» GOAL OF THE EXERCISE
Count how many lines hold the word "json" and give that number as the whole answer.

****************

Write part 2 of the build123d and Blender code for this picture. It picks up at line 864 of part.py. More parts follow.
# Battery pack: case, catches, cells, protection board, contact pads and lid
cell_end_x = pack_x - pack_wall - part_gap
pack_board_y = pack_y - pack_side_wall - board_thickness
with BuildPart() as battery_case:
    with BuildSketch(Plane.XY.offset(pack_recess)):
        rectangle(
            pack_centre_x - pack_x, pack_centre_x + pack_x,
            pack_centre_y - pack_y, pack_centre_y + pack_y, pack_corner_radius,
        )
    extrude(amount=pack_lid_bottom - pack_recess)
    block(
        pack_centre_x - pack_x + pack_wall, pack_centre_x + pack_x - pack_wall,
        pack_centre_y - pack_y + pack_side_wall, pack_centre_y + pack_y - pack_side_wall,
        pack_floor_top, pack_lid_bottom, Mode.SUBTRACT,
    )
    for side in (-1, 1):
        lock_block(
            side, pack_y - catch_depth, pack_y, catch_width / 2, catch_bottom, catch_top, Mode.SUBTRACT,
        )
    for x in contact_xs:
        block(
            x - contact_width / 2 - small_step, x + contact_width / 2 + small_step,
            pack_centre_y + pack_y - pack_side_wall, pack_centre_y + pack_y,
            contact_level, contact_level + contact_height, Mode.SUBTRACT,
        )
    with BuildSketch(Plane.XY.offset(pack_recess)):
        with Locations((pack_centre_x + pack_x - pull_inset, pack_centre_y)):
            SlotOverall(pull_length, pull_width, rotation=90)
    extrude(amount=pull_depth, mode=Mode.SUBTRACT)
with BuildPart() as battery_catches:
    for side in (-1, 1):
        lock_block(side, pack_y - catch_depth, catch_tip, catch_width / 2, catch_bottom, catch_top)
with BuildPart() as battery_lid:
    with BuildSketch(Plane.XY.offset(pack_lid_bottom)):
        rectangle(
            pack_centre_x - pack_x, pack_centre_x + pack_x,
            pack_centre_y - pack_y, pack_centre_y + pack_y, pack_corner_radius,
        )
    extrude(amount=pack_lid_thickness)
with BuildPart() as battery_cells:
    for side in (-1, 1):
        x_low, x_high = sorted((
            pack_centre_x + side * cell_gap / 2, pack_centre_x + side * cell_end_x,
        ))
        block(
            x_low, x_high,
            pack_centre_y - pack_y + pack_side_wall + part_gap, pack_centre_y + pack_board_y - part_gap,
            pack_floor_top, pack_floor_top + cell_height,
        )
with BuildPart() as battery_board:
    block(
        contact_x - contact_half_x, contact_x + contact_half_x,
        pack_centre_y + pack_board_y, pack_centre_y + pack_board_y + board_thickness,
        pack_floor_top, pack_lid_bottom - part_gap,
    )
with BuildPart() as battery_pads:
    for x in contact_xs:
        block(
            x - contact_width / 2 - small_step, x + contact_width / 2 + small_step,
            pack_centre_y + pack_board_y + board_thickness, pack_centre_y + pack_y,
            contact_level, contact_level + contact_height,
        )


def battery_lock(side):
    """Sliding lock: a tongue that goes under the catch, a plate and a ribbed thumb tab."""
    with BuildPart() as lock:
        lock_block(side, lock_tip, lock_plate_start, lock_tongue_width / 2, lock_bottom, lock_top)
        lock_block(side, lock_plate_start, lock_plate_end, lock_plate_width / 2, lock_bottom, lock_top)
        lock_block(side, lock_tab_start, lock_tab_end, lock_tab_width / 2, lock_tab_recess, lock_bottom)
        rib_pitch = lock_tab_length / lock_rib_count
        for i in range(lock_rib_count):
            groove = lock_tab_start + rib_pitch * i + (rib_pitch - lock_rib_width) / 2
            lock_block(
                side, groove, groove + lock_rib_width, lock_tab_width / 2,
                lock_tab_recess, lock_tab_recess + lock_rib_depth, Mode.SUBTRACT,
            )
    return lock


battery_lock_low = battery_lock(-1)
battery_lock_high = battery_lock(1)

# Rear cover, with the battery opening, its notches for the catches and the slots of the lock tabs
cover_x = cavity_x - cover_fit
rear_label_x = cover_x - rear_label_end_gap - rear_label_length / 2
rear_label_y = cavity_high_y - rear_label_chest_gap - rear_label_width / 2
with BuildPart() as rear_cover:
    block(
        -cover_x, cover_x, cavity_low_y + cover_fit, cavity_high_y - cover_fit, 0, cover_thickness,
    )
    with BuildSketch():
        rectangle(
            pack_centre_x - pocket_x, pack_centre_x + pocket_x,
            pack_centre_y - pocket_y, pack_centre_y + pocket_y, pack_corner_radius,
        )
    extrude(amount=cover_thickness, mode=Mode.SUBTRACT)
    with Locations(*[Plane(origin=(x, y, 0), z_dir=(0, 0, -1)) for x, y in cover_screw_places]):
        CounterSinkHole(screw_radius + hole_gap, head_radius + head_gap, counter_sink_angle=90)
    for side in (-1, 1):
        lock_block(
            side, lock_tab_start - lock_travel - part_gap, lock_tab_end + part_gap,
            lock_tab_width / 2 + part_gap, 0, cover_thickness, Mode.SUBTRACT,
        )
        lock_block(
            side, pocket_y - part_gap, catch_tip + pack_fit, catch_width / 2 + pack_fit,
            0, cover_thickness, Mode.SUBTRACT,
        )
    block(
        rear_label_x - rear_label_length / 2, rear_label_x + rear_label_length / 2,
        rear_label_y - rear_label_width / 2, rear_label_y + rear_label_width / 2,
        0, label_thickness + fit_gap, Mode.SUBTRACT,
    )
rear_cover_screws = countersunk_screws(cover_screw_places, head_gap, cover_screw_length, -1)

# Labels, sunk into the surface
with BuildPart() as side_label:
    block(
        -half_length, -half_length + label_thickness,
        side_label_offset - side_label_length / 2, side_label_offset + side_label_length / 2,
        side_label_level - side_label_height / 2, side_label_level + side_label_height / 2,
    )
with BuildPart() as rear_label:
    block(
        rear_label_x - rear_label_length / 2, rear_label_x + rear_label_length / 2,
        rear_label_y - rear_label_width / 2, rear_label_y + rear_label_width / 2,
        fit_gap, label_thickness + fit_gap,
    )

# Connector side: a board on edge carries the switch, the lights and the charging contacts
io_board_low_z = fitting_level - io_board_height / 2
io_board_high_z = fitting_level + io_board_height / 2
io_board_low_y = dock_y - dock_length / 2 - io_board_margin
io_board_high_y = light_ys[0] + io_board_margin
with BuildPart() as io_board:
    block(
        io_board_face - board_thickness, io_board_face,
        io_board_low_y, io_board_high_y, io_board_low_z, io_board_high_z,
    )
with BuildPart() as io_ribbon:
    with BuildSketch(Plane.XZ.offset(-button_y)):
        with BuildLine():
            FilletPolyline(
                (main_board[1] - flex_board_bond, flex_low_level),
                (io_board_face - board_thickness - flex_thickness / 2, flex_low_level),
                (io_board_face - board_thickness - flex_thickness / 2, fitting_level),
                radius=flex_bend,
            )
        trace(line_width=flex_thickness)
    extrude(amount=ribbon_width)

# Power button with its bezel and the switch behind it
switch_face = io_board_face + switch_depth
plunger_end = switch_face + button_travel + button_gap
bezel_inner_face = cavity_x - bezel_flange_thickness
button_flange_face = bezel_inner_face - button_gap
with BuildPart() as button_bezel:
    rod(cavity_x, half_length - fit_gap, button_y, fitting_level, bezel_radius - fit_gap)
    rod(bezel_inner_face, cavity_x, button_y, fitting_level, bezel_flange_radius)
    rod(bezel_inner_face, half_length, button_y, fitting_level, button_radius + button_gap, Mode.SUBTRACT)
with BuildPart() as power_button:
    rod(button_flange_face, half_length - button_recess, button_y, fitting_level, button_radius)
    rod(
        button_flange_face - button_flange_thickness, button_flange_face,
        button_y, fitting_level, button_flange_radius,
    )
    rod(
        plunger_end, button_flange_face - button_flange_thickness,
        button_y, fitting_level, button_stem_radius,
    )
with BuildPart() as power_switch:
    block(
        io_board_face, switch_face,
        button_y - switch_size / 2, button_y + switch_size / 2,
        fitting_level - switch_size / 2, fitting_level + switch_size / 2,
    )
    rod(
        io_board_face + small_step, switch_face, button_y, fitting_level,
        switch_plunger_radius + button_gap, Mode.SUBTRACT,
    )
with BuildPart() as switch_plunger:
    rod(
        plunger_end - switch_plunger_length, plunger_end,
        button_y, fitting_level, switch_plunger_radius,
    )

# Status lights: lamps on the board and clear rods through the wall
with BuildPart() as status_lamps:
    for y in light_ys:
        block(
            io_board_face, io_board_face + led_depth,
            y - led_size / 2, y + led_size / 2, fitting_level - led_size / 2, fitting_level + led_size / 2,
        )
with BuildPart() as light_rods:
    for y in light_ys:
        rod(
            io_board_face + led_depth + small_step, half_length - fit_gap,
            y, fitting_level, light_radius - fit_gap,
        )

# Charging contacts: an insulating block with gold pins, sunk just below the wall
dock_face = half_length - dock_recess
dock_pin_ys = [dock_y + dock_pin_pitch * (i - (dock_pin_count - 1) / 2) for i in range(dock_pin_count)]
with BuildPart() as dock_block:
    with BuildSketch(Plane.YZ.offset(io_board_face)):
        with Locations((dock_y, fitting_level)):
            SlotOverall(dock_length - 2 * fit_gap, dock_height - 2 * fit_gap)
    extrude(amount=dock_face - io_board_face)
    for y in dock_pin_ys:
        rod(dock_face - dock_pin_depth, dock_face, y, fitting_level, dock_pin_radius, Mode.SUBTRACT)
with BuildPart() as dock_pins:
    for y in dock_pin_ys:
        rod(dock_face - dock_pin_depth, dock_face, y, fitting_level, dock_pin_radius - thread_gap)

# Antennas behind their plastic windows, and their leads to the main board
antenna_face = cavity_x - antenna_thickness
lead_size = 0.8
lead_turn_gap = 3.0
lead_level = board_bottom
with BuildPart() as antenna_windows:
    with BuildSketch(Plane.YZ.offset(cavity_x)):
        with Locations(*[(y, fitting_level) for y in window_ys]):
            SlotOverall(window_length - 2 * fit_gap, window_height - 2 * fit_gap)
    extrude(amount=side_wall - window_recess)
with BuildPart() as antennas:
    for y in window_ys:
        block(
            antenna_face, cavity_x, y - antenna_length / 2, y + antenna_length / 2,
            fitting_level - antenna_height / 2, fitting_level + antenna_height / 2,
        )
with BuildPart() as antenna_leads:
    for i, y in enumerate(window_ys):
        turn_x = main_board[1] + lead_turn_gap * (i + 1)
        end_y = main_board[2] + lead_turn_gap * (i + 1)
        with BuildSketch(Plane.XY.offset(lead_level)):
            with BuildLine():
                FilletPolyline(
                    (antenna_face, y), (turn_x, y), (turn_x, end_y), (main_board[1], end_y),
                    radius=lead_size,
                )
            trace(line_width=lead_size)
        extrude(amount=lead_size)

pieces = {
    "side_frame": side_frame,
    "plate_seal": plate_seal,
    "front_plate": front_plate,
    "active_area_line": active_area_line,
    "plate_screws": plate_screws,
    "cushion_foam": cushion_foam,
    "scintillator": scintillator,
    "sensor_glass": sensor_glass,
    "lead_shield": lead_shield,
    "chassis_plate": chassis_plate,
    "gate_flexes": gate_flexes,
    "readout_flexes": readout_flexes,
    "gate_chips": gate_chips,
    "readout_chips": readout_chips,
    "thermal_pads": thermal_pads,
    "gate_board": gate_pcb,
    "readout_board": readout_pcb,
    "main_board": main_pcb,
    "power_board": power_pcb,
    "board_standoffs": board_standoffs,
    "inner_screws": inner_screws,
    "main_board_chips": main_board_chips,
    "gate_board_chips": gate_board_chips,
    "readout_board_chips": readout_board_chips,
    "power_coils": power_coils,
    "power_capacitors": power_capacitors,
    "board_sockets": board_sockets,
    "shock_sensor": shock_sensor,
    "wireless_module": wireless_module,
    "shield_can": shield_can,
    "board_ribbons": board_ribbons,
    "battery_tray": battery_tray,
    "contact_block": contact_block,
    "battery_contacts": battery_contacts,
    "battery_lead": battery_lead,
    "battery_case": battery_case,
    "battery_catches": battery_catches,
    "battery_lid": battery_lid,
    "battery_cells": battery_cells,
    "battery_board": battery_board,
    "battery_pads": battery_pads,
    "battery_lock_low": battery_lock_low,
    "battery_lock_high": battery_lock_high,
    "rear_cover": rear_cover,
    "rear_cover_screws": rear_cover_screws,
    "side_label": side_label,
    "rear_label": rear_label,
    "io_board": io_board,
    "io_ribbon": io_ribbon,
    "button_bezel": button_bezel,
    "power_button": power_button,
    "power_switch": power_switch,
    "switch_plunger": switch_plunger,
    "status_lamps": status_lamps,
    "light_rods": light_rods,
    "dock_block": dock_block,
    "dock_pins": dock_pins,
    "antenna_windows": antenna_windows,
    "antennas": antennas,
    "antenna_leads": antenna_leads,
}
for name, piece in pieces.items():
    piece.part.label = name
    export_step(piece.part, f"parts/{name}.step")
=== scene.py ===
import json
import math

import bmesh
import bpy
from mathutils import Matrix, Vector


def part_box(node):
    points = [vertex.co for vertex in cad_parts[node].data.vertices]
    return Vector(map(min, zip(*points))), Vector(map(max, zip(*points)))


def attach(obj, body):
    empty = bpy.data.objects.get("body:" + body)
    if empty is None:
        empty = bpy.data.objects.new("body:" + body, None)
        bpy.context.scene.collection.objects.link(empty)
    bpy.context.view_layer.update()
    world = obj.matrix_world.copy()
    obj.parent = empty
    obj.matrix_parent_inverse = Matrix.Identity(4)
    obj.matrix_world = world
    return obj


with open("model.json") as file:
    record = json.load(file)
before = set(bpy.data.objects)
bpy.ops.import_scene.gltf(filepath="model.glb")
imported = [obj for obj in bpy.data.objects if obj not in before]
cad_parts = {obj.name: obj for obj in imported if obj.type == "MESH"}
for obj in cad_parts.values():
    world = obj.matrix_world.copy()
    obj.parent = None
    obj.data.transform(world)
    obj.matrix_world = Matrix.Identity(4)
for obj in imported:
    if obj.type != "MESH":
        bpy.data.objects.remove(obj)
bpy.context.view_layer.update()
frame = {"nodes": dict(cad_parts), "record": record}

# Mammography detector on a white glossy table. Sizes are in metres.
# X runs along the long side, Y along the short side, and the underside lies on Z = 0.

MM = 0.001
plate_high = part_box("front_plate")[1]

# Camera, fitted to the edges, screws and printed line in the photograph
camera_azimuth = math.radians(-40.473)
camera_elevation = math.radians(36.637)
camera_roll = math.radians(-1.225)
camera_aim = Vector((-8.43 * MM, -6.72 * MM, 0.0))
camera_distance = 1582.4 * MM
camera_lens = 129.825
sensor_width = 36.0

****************

» SOLUTION TO THIS PROBLEM
3